Universal Banking and the Financial Crisis
Universal banking, the mix of commercial and investment services, is the common whipping boy of the financial crisis. But it shouldn’t be. Separating the two, by instituting the Glass-Steagall Act or the Volcker Rule, would have done exactly nothing to stop the crisis.
In fact, it was precisely those institutions that were completely separated that found themselves in trouble. The investment banks that failed, such as Bear Stearns and Lehman Brothers, had no commercial banking arms. They could not use federally insured deposits to make speculative bets. On the other hand, the commercial banks that failed did so because of sub-prime mortgage lending, not proprietary trading.
Moreover, the overall share of loan losses was greater than the overall share of trading losses. The crisis was, evidently, not one based on risky trading. The value of mortgage-backed securities did not crash because they were traded, but because the mortgages that backed those securities had become worthless. It would make as much sense to argue that banks should stop lending to protect depositors as it does for banks to stop trading to protect depositors.
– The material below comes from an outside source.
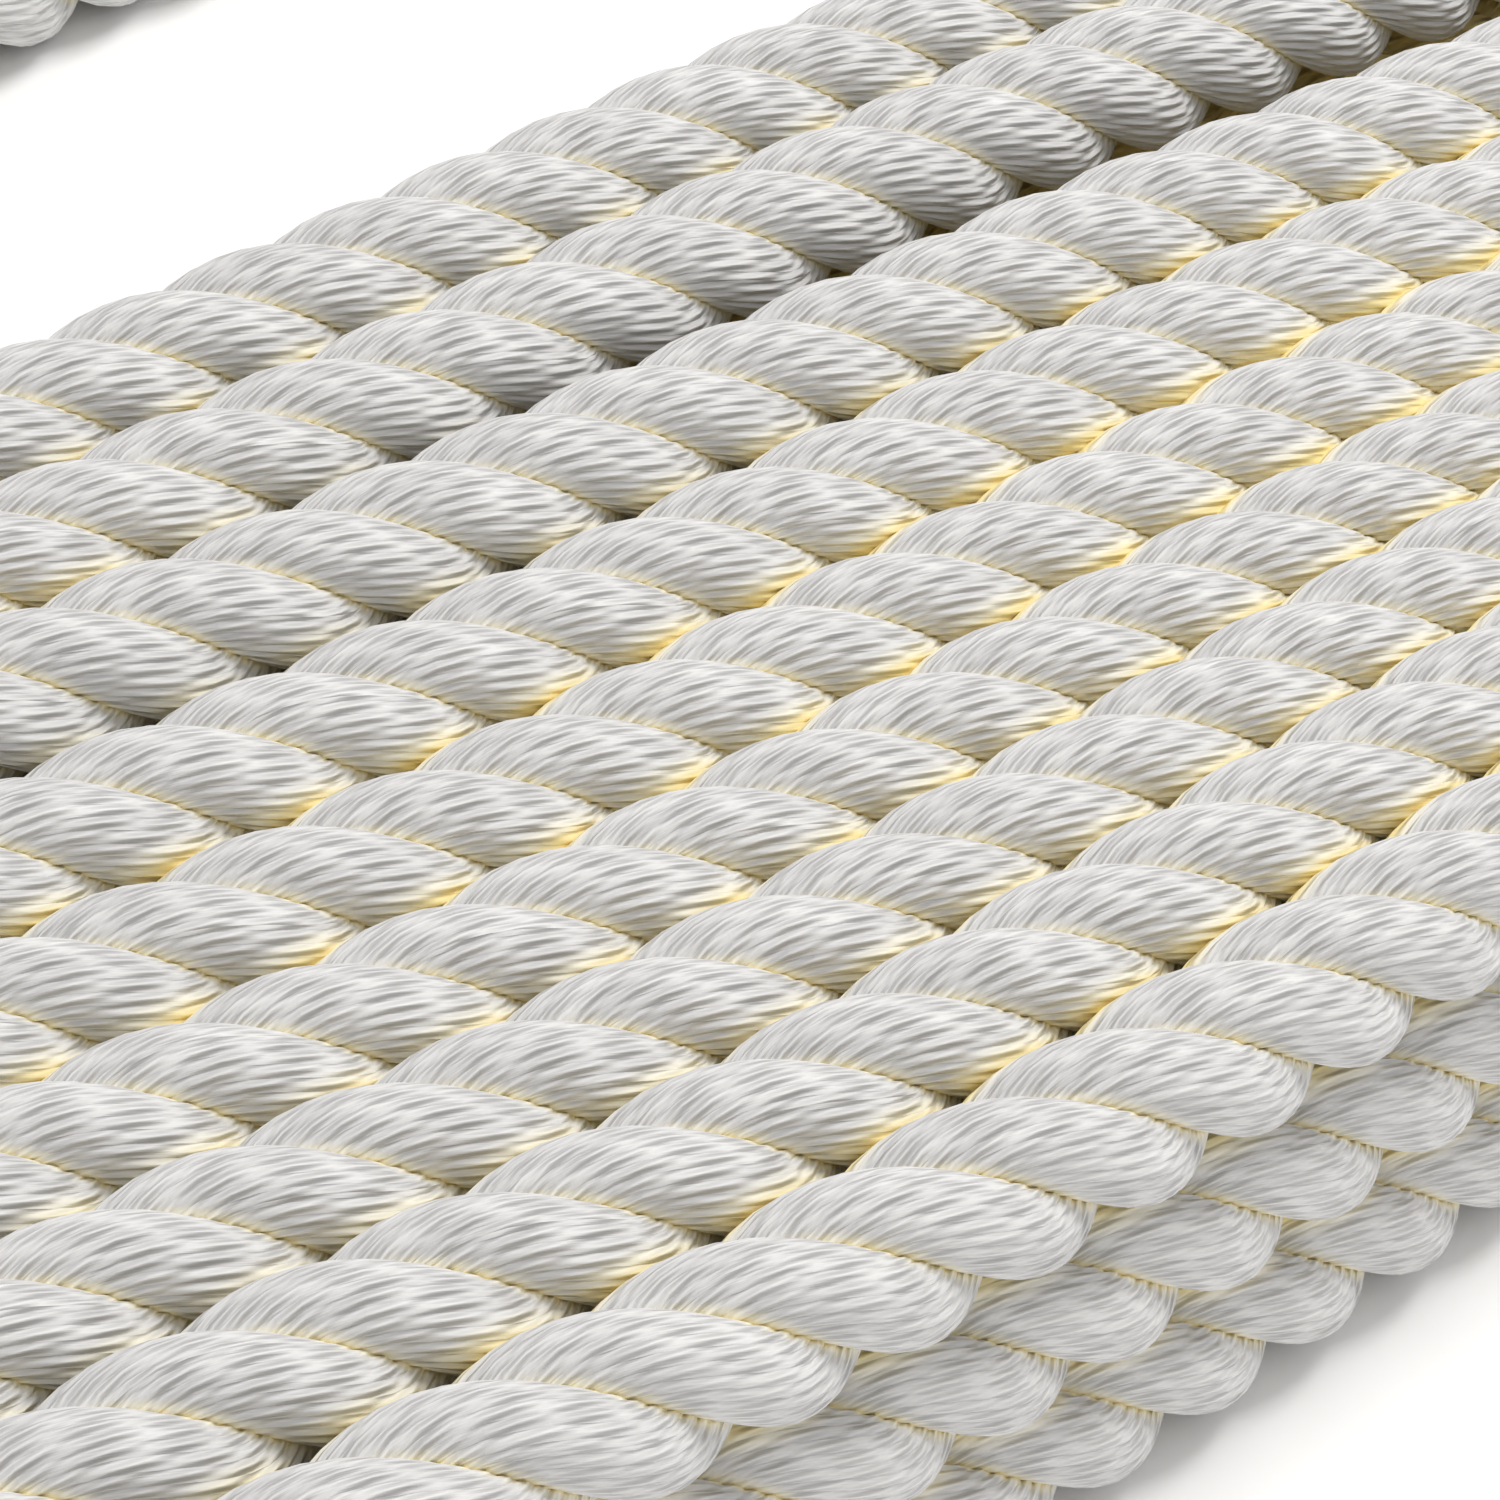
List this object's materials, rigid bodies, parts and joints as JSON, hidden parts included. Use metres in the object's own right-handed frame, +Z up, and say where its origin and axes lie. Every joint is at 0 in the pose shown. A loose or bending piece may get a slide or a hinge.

As CEI Senior Fellow John Berlau has written:
There is no evidence that proprietary trading…is more dangerous than executing trades for customers. In the leadup to the financial crisis, banks traded mortgage-backed securities for themselves and for their customers, but at bottom the instruments were dangerous due to the underlying mortgage loans—loans encouraged by governmental entities such as Fannie Mae and Freddie Mac and by mandates such as the Community Reinvestment Act.Instead, what universal banking did was allow the more stable, healthy institutions to absorb other failing ones. Investment banks that found themselves in liquidity crunches, such as Merrill Lynch, were able to be acquired by larger deposit-taking institutions, namely Bank of America, rather than go bankrupt. The ability of these institutions to diversify their activities sheltered the financial system from further losses."